For instance, the U.S. Centers for Disease Control and Prevention says about 60% of the the Chinese made KN95 masks are counterfeit and do not meet requirements from the National Institute for Occupational Safety & Health (NIOSH).

There are many tell-tale signs N95s and KN95s are fake, thus making them not recommended to prevent spread of the coronavirus. Here’s what to know:

Check the label

Approved N95 masks will either have a label on the packaging or respirator with the NIOSH letters, the CDC said. Each mask also has its own approval number you can verify on the NIOSH Certified Equipment List website.

If your N95 is fake, it may not have any NIOSH markings or approval number on the respirator. If there are decorative add-ons, such as sequins, that’s another sign it’s fake.

Another sign the N95 is a counterfeit — it says it’s made for children.

“Only adult-size masks undergo the NIOSH approval process and can be designated as N95s,” The New York Times reported. “So anything labeled as a ‘Kids N95’ is, by definition, a phony.”

Take a look at the mask design

All approved N95 respirators have straps that go around the back of your head, the CDC said. This means any so-called N95s that have ear loops are in fact, counterfeits.

“They’re not designed for comfort,” Anne Miller, executive director of Project N95, told HealthDay. “They’re designed for performance.”

What about KN95 masks?

NIOSH does not evaluate KN95 masks, but that does not mean they are not recommended. The CDC said KN95s are “the most widely available respirators that meet an international standard.”

If packaging on a KN95 mask says it is CDC or NIOSH certified, it is a counterfeit.

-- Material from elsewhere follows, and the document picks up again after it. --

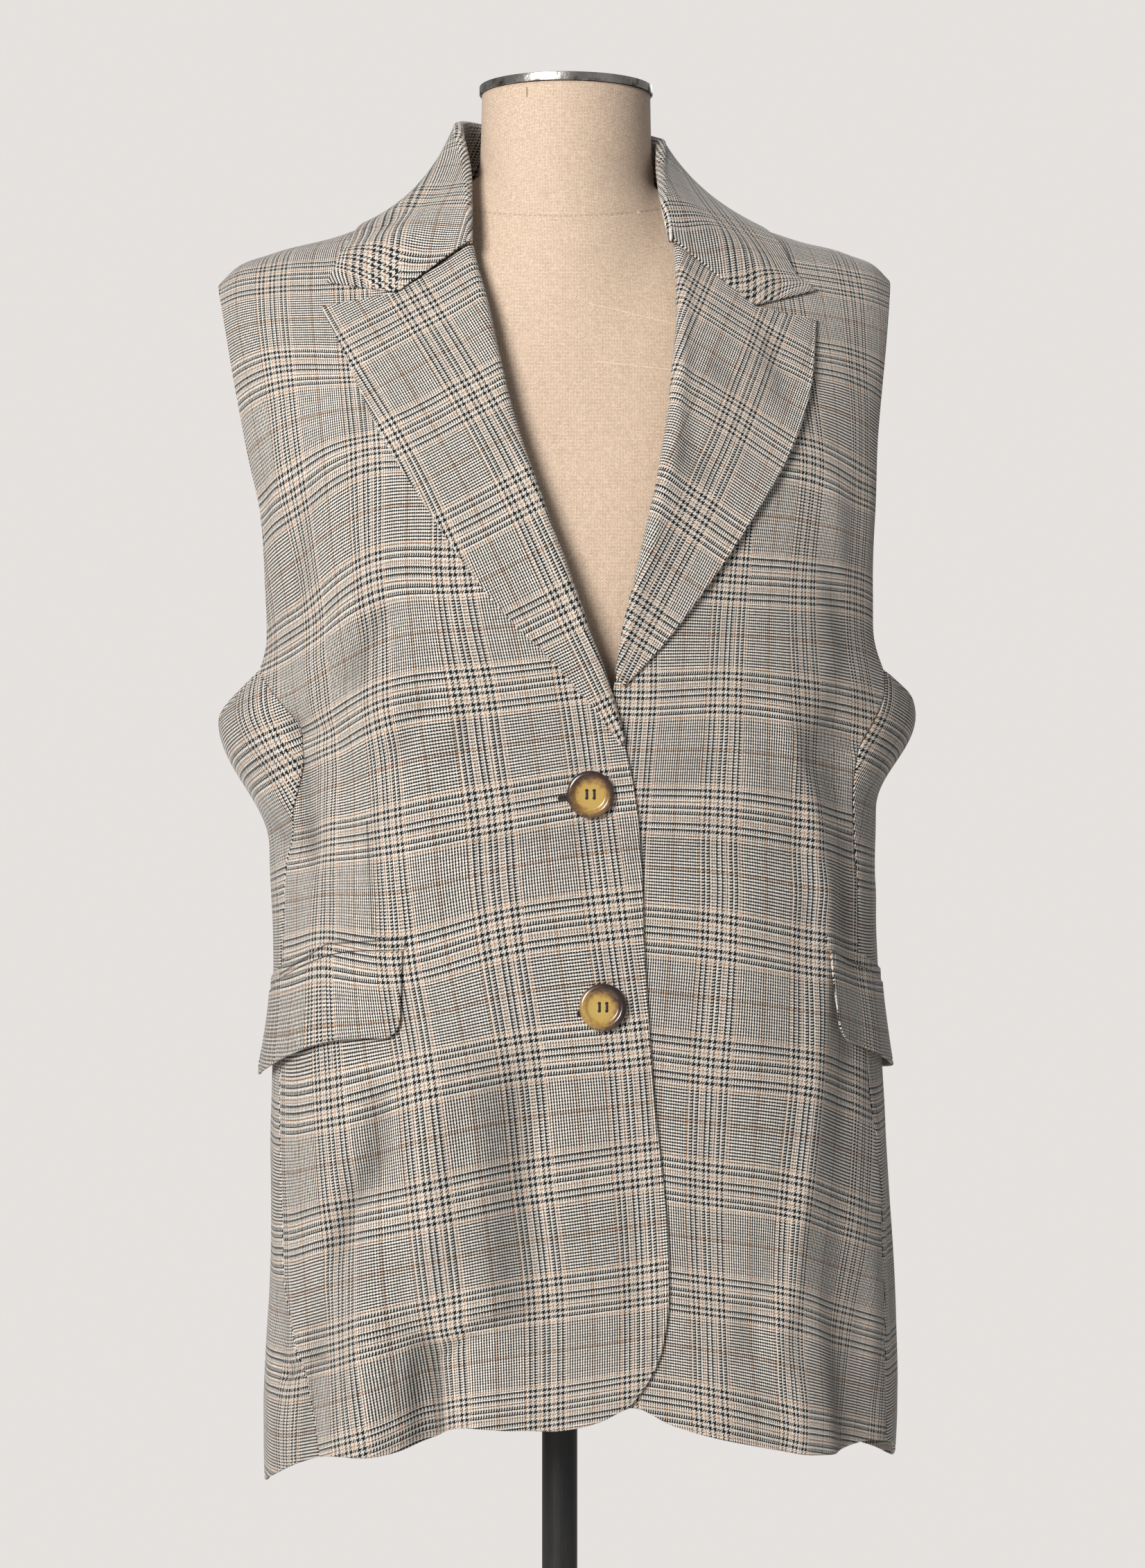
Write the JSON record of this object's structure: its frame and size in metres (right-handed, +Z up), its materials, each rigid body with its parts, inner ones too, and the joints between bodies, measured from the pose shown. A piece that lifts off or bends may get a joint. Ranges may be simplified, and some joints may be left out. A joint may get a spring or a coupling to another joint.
{
  "type": "sleeveless blazer on a dress form stand",
  "caption": "Long sleeveless glen-check blazer with notch lapels, buttoned on a limbless dress form with a pole and round base.",
  "frame": {"origin": "centre of the round base's underside, on the floor", "axes": "+Z up along the pole; the garment's front faces -Y; +X is the viewer's right"},
  "size_m": [0.4345, 0.3, 1.5165],
  "materials": {
    "cloth": "matt woven glen check",
    "linen": "matt plain linen weave",
    "horn": "polished, horn-like",
    "chrome": "worn polish",
    "black": "satin"
  },
  "bodies": {
    "root": {"front_over": "cloth", "front_under": "cloth", "side_left": "cloth", "side_right": "cloth", "back": "cloth", "lapel_over": "cloth", "lapel_under": "cloth", "collar": "cloth", "flap_left": "cloth", "flap_right": "cloth", "jet_left": "cloth", "jet_right": "cloth", "button_upper": "horn", "button_lower": "horn", "form_torso": "linen", "neck_cap": "chrome", "form_flange": "black", "pole": "black", "base_plate": "black"}
  },
  "joints": []
}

“A substantial number of face masks, claiming to be of KN95 standards, provide an inadequate level of protection and are likely to be poor quality products accompanied by fake or fraudulent paperwork,” the Health and Safety Executive in the United Kingdom said.

KN95 masks must be stamped with GB2626-2019, according to The New York Times. This code means they were constructed according to China’s respirator standards.

But unlike N95 masks, KN95s are made for children. You can find some to buy on the ProjectN95 website.

Other tips to follow

The CDC encourages people to check transaction history and reviews of the seller, if possible.

“If a listing claims to be ‘legitimate’ and ‘genuine’, it likely is not,” according to the CDC.

Bad grammar and typos on the website are also a sign the company is selling fake masks, as well as if the masks have had big swings in their prices.

Sellers on marketplaces are also required to list their contact information. And if they have their contact information, make sure it’s an email address connected to a website and not a free email account, the CDC said.